By Jacob Luecke
In the rush of everyday life, it’s easy to push the biggest questions aside.
Why are we here? Am I living my life the right way? What comes after death?
But when a patient arrives at the hospital, these questions rush to the forefront.
“In the hospital, people have suddenly realized they are mortal,” said Boone Hospital Center Chaplain Chuck Barsamian. “On most days, we feel immortal, invincible — like we can live forever. But, in the hospital we become mortal. That causes patients to ask themselves some very important questions.”
For the last 30 years, Boone Hospital has offered a Spiritual Care service to help people in these situations. As a testament to the importance of this work, Boone Hospital is currently building beautiful new religious amenities for people of all faiths.
The work includes opening a new Christian chapel and an interfaith prayer room.
“It’s going to be wonderful,” said Barbara Weaver, Chair Emeritus of the Boone Hospital Board of Trustees, which is funding the renovations. “We have so many different religions in our community. It will give them all an opportunity to have a special place where they can feel comfortable as they worship.”
Both the chapel and prayer room, opening in 2014, will be located in a quiet space beside the hospital’s Healing Garden.
The prayer room will have religious texts and sacred objects available — such as the Torah, a Buddha statue, an Islamic prayer rug and many other items.
The chapel will be set up to broadcast a live Sunday morning interdenominational Christian service to televisions in the hospital.
Both rooms will be open at all times for patients, visitors, staff and physicians who need a quiet place for prayer and spiritual meditation.
Even with the new rooms available, much of the Spiritual Care work will remain where it always has — at the bedside.
When a patient requests Spiritual Care services, Chaplain Chuck visits his or her room. In their conversation together he might ask them about their personal faith and, if requested, Spiritual Care will work to arrange a visit by their pastor or faith leader.
Sometimes, having your own pastor at your bedside isn’t possible, especially with patients who have traveled long distances to Boone Hospital.
In those cases, Chaplain Chuck will personally work with the patient and help him or her in any way possible. Although he belongs to the Church of the Nazarene, Chaplain Chuck is trained to serve in a nondenominational fashion.
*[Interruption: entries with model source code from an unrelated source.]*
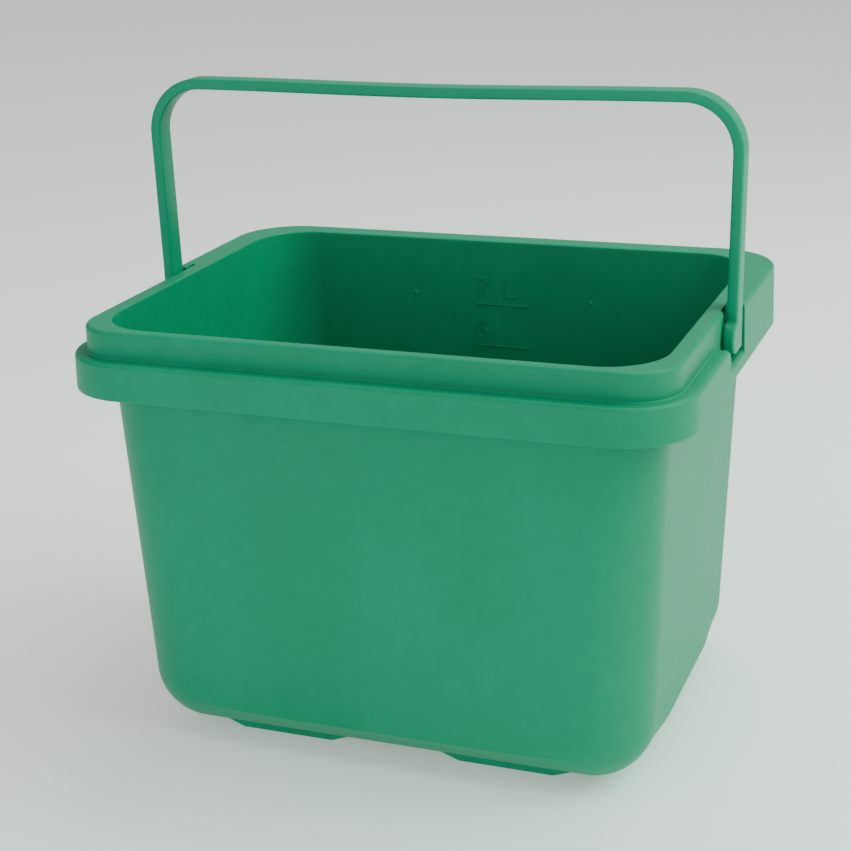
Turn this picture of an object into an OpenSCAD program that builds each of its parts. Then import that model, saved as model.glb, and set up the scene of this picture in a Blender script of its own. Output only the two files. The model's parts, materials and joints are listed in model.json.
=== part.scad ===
// Rectangular florist's bucket: one moulded tub with a stepped, hollow rim, and a
// moulded bail handle whose trunnion pins turn in blind bores in the rim.
// The origin is on the floor under the middle of the tub. -Y is the front, where the
// rim has its step, +Y is the back and +Z is up. All sizes are in millimetres.

/* [Tub] */
// Clear width of the mouth, side to side
mouth_w = 251; // [180:1:360]
// Clear depth of the mouth, front to back
mouth_d = 191; // [140:1:280]
// Corner radius of the mouth
mouth_r = 26; // [18:1:34]
// Height of the rim's top face above the floor
tub_h = 199; // [140:1:300]
// Outside width of the tub just above the round corners at its base
base_w = 240; // [170:0.5:258]
// Outside depth of the tub just above the round corners at its base
base_d = 185; // [158:0.5:198]
// Radius of the round corners at the base
base_r = 27.5; // [20:0.5:34]
// Height above the floor of the crease where the walls turn in towards the base
crease_z = 18.8; // [8:0.1:20]
// Thickness of the walls and of the base
wall = 2; // [1.6:0.1:3.2]

/* [Rim] */
// Width of the top face at the sides, from the mouth to the raised band's outer face
side_land = 8; // [7.4:0.1:12]
// Width of the top face along the front
front_land = 6.4; // [5.4:0.1:12]
// Corner radius of the raised band
band_r = 22; // [18:1:32]
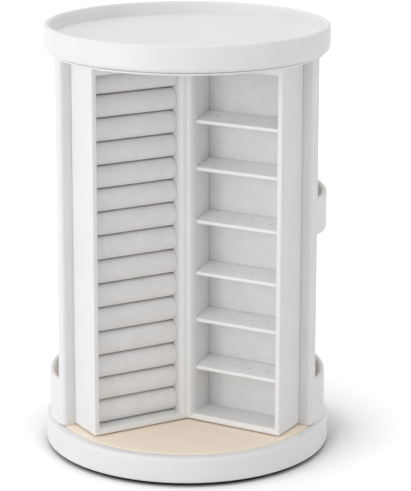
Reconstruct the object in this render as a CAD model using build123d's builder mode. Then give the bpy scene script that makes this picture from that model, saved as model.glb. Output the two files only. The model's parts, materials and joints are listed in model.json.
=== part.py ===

He works to help people find peace with their situation.
“I know there is a profound effect from the kind of care we provide,” he said.
Various studies over the last 25 years show that’s the case. Patients who seek out hospital spiritual care are less depressed. Likewise, patients who say they have a strong spiritual wellbeing report a higher quality of life. In several studies, people have said their faith was the most important factor that helped them cope with an illness.
Caring for a hospital’s spiritual needs is an around-the-clock job. Sometimes, it can mean very long hours. But Chaplain Chuck said the satisfaction and joy he gets from his job more than equals his efforts.
As Spiritual Care prepares to begin a new chapter at Boone Hospital, he feels blessed to be part of this community.
“My cup is overflowing,” he said. “After meeting with a patient, and seeing the calm come over them, it is just the sense of, ‘Wow, God used me for that.’ There is so much to this work that is a blessing.”